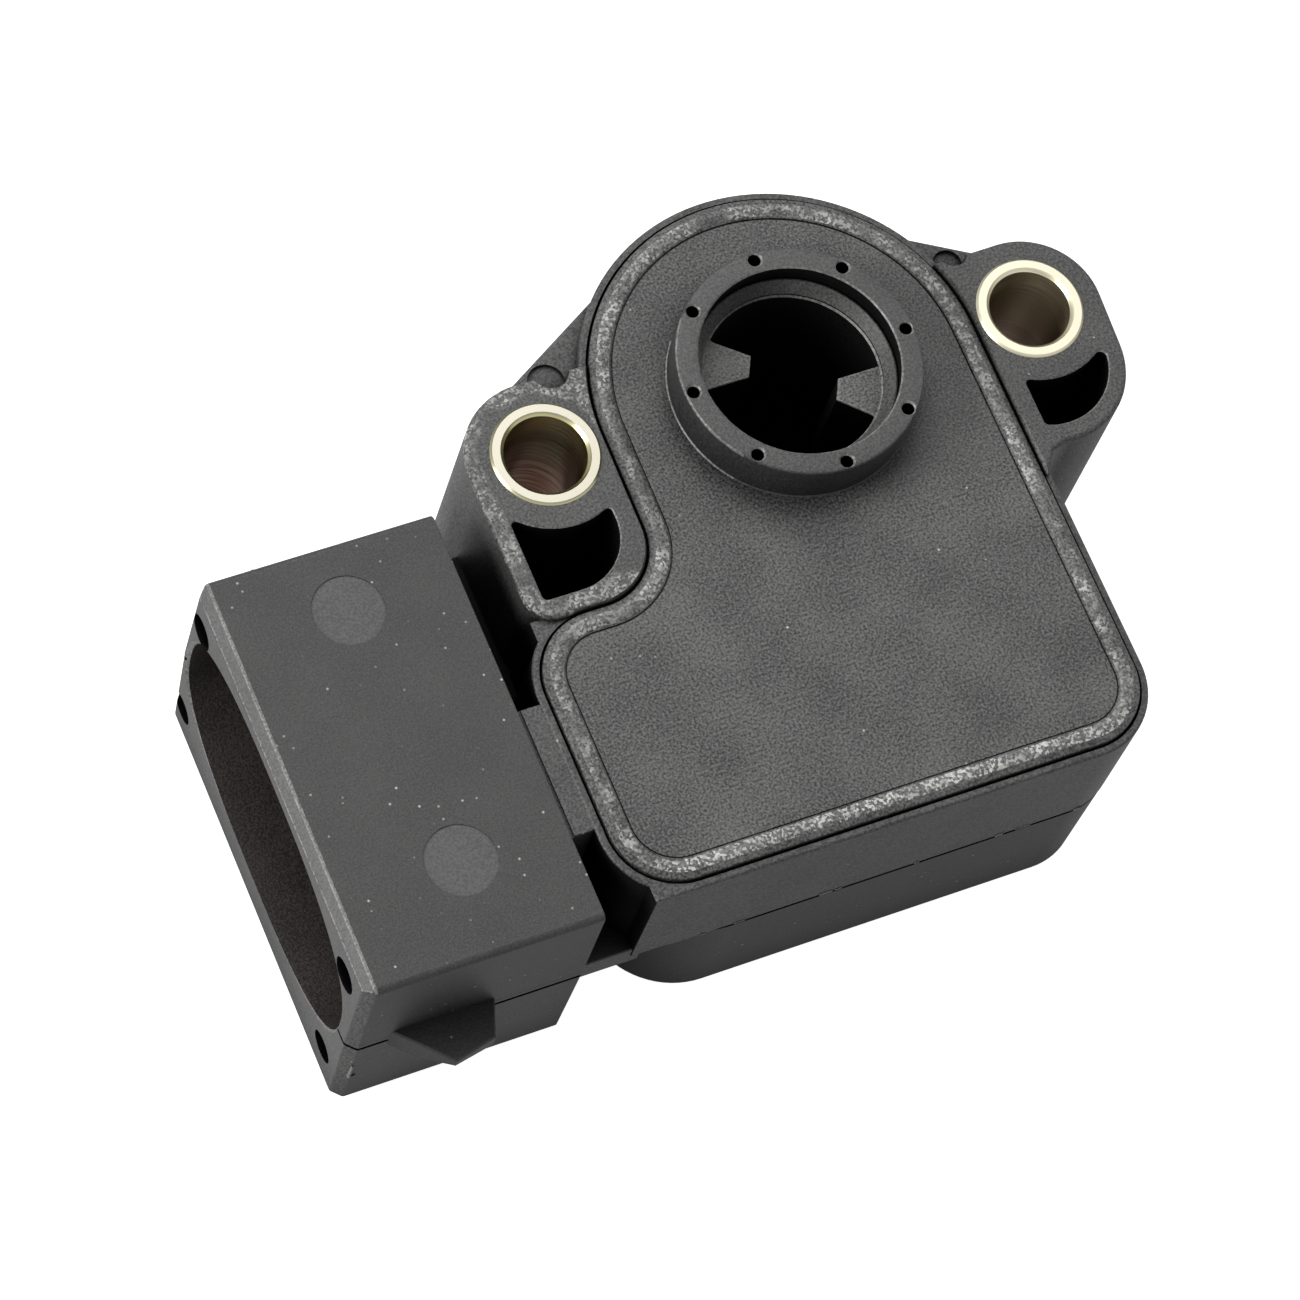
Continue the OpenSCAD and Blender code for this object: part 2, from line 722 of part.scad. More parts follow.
module ground_conductor() {
    a = track_ends[1];
    edge = resistor_r * cos(a);
    conductor([on_ring(resistor_r + track_w / 2 + 0.2, a + 3), [edge + 1.6, strip_at(1) + 2 * trace_in],
        [edge - 1, strip_at(1)], [foot_x, strip_at(1)]], strip_at(1));
    color("silver") sector(resistor_r - track_w / 2, resistor_r + track_w / 2 + 0.2, a, a + 5, -board_top,
        -board_top + track_t);
}

// Terminals: a blade in the socket, a strip through the wall and a foot on the board; k is -1, 0 or 1

module terminal_strip(k) {
    blade_y = -socket_y - k * blade_pitch;
    inner_y = strip_at(k);
    half = strip_w / 2;
    back = mouth_x + cavity_d;
    inside = foot_x - foot_len / 2 - 1;
    w = blade_w / 2;
    jog = [back + jog_in[0], -socket_rear - jog_in[1]];
    plate([[back - eps, blade_y - w], [jog[0], blade_y - w], [jog[1], inner_y - half],
        [inside, inner_y - half], [inside, inner_y + half], [jog[1], inner_y + half],
        [jog[0], blade_y + w], [back - eps, blade_y + w]],
        terminal_z - blade_t / 2, terminal_z + blade_t / 2);
}

module terminal(k) {
    blade_y = -socket_y - k * blade_pitch;
    inner_y = strip_at(k);
    back = mouth_x + cavity_d;
    t = blade_t / 2;
    low = -board_top + track_t;
    inside = foot_x - foot_len / 2 - 1;
    tip = back - blade_len;
    w = blade_w / 2;
    color([0.75, 0.74, 0.7]) union() {
        terminal_strip(k);
        intersection() {
            translate([0, blade_y, 0]) plate([[back, -w], [tip + 0.6, -w], [tip, 0.5 - w], [tip, w - 0.5],
                [tip + 0.6, w], [back, w]], terminal_z - t, terminal_z + t);
            rotate([90, 0, 0]) translate([0, 0, -blade_y - blade_w]) linear_extrude(2 * blade_w)
                polygon([[back, terminal_z - t], [tip + 1, terminal_z - t], [tip, terminal_z - blade_tip / 2],
                    [tip, terminal_z + blade_tip / 2], [tip + 1, terminal_z + t], [back, terminal_z + t]]);
        }
        rotate([90, 0, 0]) translate([0, 0, -inner_y - strip_w / 2]) linear_extrude(strip_w)
            polygon([[inside - eps, terminal_z + t], [foot_x - 0.6, terminal_z + t],
                [foot_x, terminal_z + t - 0.6], [foot_x, low + blade_t],
                [foot_x + foot_len / 2, low + blade_t], [foot_x + foot_len / 2, low],
                [foot_x - blade_t, low], [foot_x - blade_t, terminal_z - t], [inside - eps, terminal_z - t]]);
    }
}

module supply_terminal() {
    terminal(0);
}

module ground_terminal() {
    terminal(1);
}

module signal_terminal() {
    terminal(-1);
}

// Steel bushes that carry the screws' clamping load
module bush(x) {
    r = bush_od / 2;
    b = bush_bore / 2;
    edge = 0.2;
    color([0.86, 0.8, 0.6]) translate([x, 0, -bush_len]) rotate_extrude()
        polygon([[b + edge, 0], [r - edge, 0], [r, edge], [r, bush_len - edge], [r - edge / 2, bush_len],
            [b + edge, bush_len], [b, bush_len - edge], [b, edge]]);
}

module left_bush() {
    bush(left_x);
}

module right_bush() {
    bush(right_x);
}

housing();
cover();
cover_sealant();
rotor();
return_spring();
wave_washer();
wiper_plate();
resistor_brush();
collector_brush();
element_board();
resistor_track();
collector_track();
supply_conductor();
ground_conductor();
signal_conductor();
supply_terminal();
ground_terminal();
signal_terminal();
left_bush();
right_bush();
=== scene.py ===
"""Looks of a throttle position sensor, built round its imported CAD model.

The housing, the cover, the rotor and the bushes are modelled here in bmesh, in millimetres about the rotor's
axis, and scaled to metres at the end. The pieces sealed inside keep their CAD solids and get real finishes.
"""

import logging
import math
from collections.abc import Sequence
from dataclasses import dataclass, replace
from enum import Enum
from typing import Any

import bmesh
import bpy
from bmesh.types import BMesh, BMFace, BMVert
from bpy.types import ID, Material, Node, NodeSocket, NodeTree, Object
from mathutils import Matrix, Vector


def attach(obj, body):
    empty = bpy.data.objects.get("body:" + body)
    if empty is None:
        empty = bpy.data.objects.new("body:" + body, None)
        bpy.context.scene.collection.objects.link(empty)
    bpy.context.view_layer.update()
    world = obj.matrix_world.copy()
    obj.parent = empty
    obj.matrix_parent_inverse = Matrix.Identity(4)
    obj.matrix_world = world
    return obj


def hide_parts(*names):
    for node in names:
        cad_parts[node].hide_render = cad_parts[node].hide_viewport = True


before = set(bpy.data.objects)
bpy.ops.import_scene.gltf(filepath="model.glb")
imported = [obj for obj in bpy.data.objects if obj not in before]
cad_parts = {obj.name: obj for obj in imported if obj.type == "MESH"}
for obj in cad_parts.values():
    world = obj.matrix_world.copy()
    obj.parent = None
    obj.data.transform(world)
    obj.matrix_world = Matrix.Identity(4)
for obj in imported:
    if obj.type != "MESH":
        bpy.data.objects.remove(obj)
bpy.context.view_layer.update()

LOG = logging.getLogger("sensor")
MM = 0.001
FLATNESS = 0.006  # how far a drawn arc's chords may leave its circle, in mm
JOIN = 0.003  # stretches of an outline that end closer than this share a point, in mm
BUSH_X = 17.5  # how far each bush stands from the rotor's axis, in mm
SPRING_AT = 110.0  # where the spring's fixed leg stands, in degrees about the rotor's axis
SHARP = math.radians(38)  # least angle of an edge that is shaded sharp
FINISHES = 8  # most finishes on one piece
# the fifth finish is painted deep shade in hollows and grooves, the sixth painted highlight on edges and chamfers, the
# eighth painted dim shade on low faces
SKIN, FROST, PALE, CAVITY, PAINTED_SHADE_DEEP, PAINTED_HIGHLIGHT, SATIN, PAINTED_SHADE_DIM = range(FINISHES)  # finish numbers of the mouldings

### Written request
Transcribe the lines above from the one with "screws' clamping load" through the one with "obj.matrix_world = Matrix.Identity(4)". Include both ends and leave out every other line.

### Written response
// Steel bushes that carry the screws' clamping load
module bush(x) {
    r = bush_od / 2;
    b = bush_bore / 2;
    edge = 0.2;
    color([0.86, 0.8, 0.6]) translate([x, 0, -bush_len]) rotate_extrude()
        polygon([[b + edge, 0], [r - edge, 0], [r, edge], [r, bush_len - edge], [r - edge / 2, bush_len],
            [b + edge, bush_len], [b, bush_len - edge], [b, edge]]);
}

module left_bush() {
    bush(left_x);
}

module right_bush() {
    bush(right_x);
}

housing();
cover();
cover_sealant();
rotor();
return_spring();
wave_washer();
wiper_plate();
resistor_brush();
collector_brush();
element_board();
resistor_track();
collector_track();
supply_conductor();
ground_conductor();
signal_conductor();
supply_terminal();
ground_terminal();
signal_terminal();
left_bush();
right_bush();
=== scene.py ===
"""Looks of a throttle position sensor, built round its imported CAD model.

The housing, the cover, the rotor and the bushes are modelled here in bmesh, in millimetres about the rotor's
axis, and scaled to metres at the end. The pieces sealed inside keep their CAD solids and get real finishes.
"""

import logging
import math
from collections.abc import Sequence
from dataclasses import dataclass, replace
from enum import Enum
from typing import Any

import bmesh
import bpy
from bmesh.types import BMesh, BMFace, BMVert
from bpy.types import ID, Material, Node, NodeSocket, NodeTree, Object
from mathutils import Matrix, Vector


def attach(obj, body):
    empty = bpy.data.objects.get("body:" + body)
    if empty is None:
        empty = bpy.data.objects.new("body:" + body, None)
        bpy.context.scene.collection.objects.link(empty)
    bpy.context.view_layer.update()
    world = obj.matrix_world.copy()
    obj.parent = empty
    obj.matrix_parent_inverse = Matrix.Identity(4)
    obj.matrix_world = world
    return obj


def hide_parts(*names):
    for node in names:
        cad_parts[node].hide_render = cad_parts[node].hide_viewport = True


before = set(bpy.data.objects)
bpy.ops.import_scene.gltf(filepath="model.glb")
imported = [obj for obj in bpy.data.objects if obj not in before]
cad_parts = {obj.name: obj for obj in imported if obj.type == "MESH"}
for obj in cad_parts.values():
    world = obj.matrix_world.copy()
    obj.parent = None
    obj.data.transform(world)
    obj.matrix_world = Matrix.Identity(4)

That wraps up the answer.